Some Register sites may eventually become Historic Landmarks, as is the apparent current track for Stonington, Connecticut's James Merrill House, home to the Pulitzer Prize-winning poet. "Depending on importance and condition — known as significance and integrity in the lingo — some of the National Register places may well rise to National Historic Landmark status," Springate added. "We need people who are interested to nominate them though!" (More info about nominating a National Historic Landmark can be found here, and about nominating to the National Register of Historic Places here.)
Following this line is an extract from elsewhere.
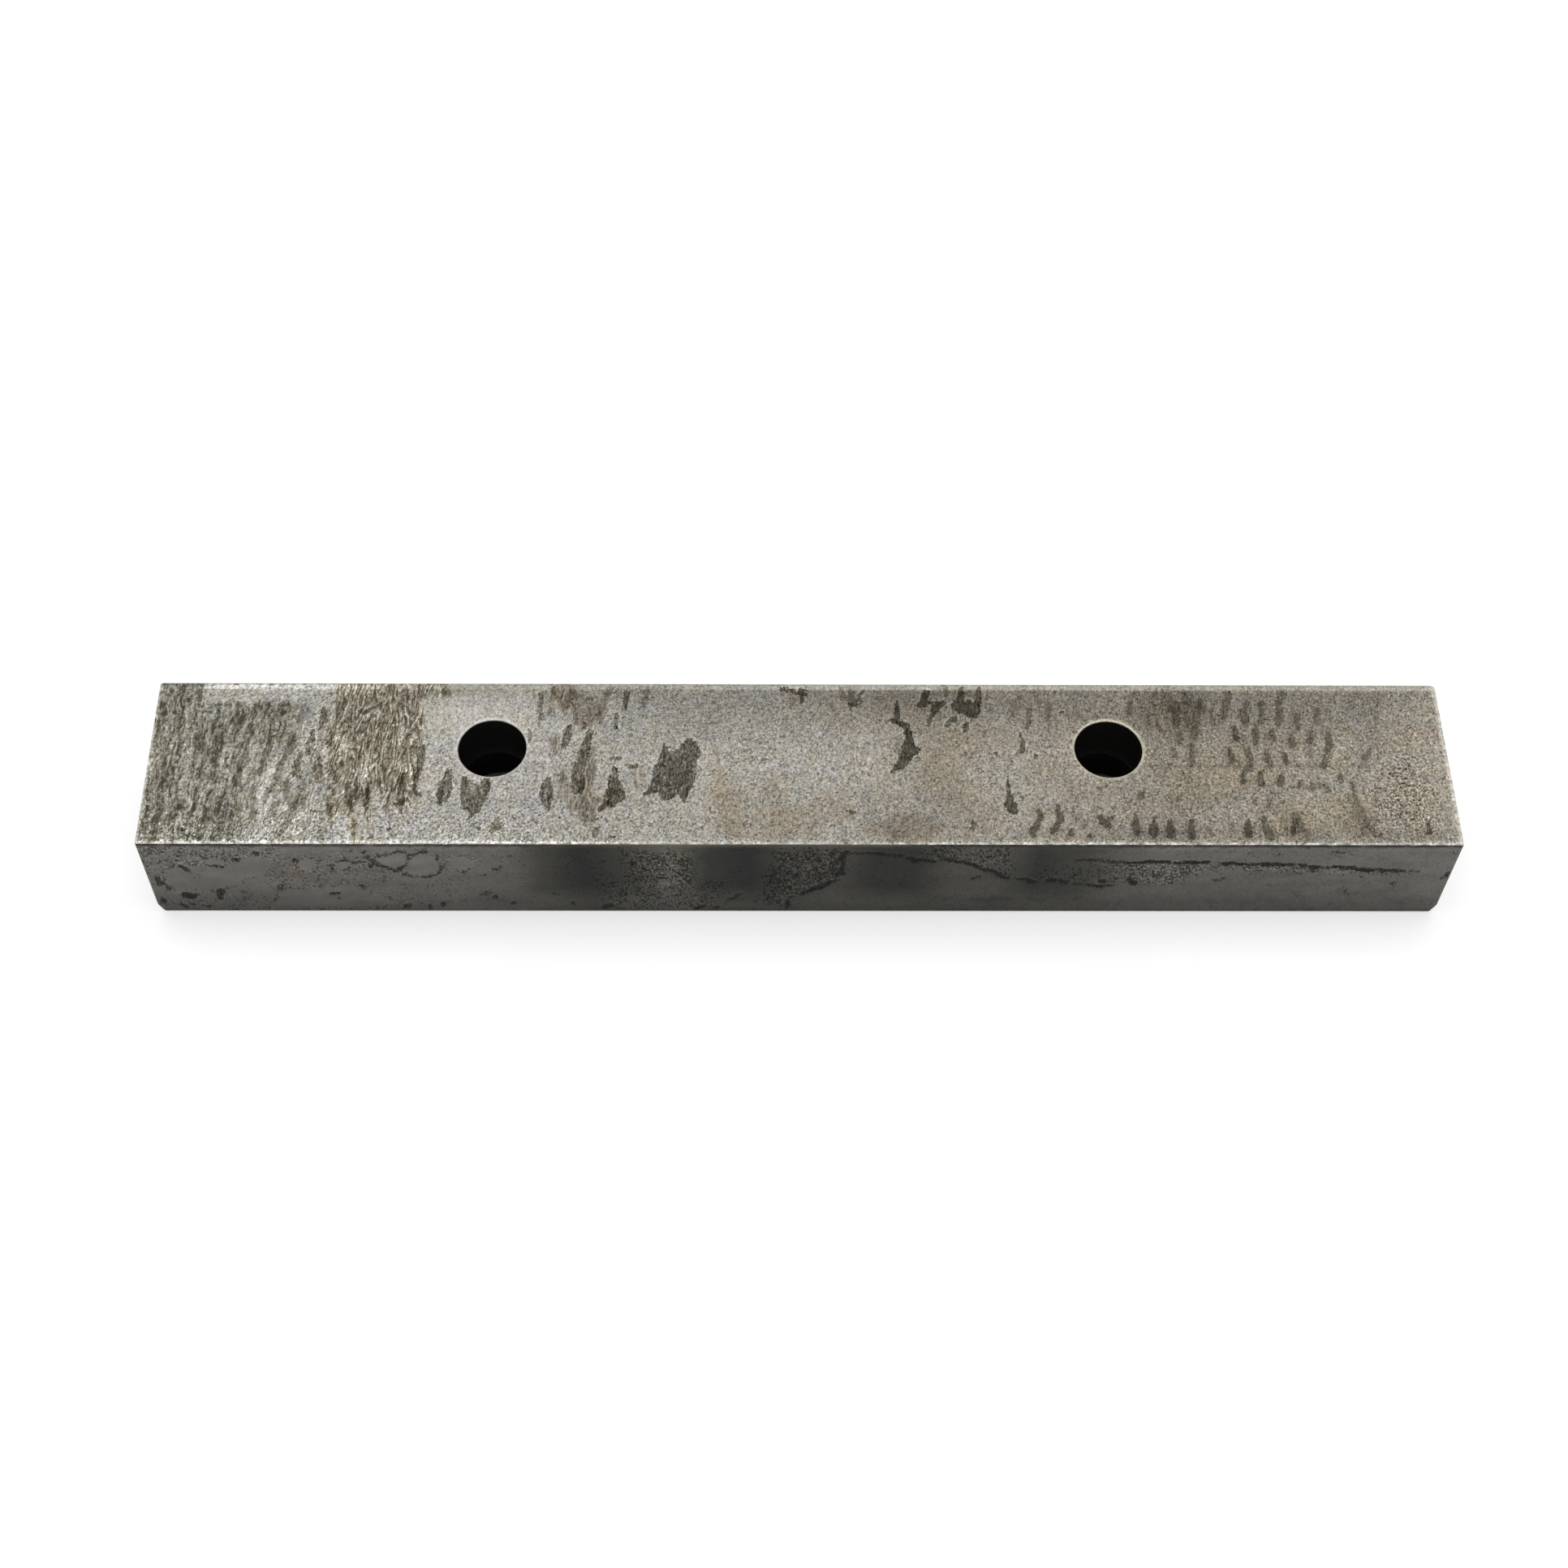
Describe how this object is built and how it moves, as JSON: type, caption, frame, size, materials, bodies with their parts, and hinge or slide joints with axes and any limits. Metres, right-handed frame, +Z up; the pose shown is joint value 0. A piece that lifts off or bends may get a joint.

In what are still early days for national LGBTQ history recognition, the public's help is clearly an invaluable tool for historians on both sides of the pond. Both England's Pride of Place project and the U.S.'s LGBTQ Heritage Initiative are using crowd-sourced maps on Historypin to help identify the broadest possible spectrum of sites of LGBTQ historical interest.

"This provides a place where people can 'pin' LGBTQ places important to them, and they can do it themselves," Springate said of the U.S. map on Historypin, called LGBTQ America, produced in conjunction with LGBTQ history-themed mobile app Quist and the Rainbow Heritage Network. "Communities can also create projects under the umbrella. There are almost 300 pins in the project already, and we invite people to add more."

England's Pride of Place map, meanwhile, already has more than 1,800 pins, and the number rises daily. Oram said the map will almost certainly continue to collect public data into 2017, when England and Wales will celebrate the 50th anniversary of the partial decriminalization of homosexuality.

"Our Pride of Place project is one step on the road to better understanding just what a diverse nation we are, and have been for many centuries," Duncan Wilson, Chief Executive of Historic England, said. "At a time when historic LGBTQ venues are under particular threat, this is a particularly important step."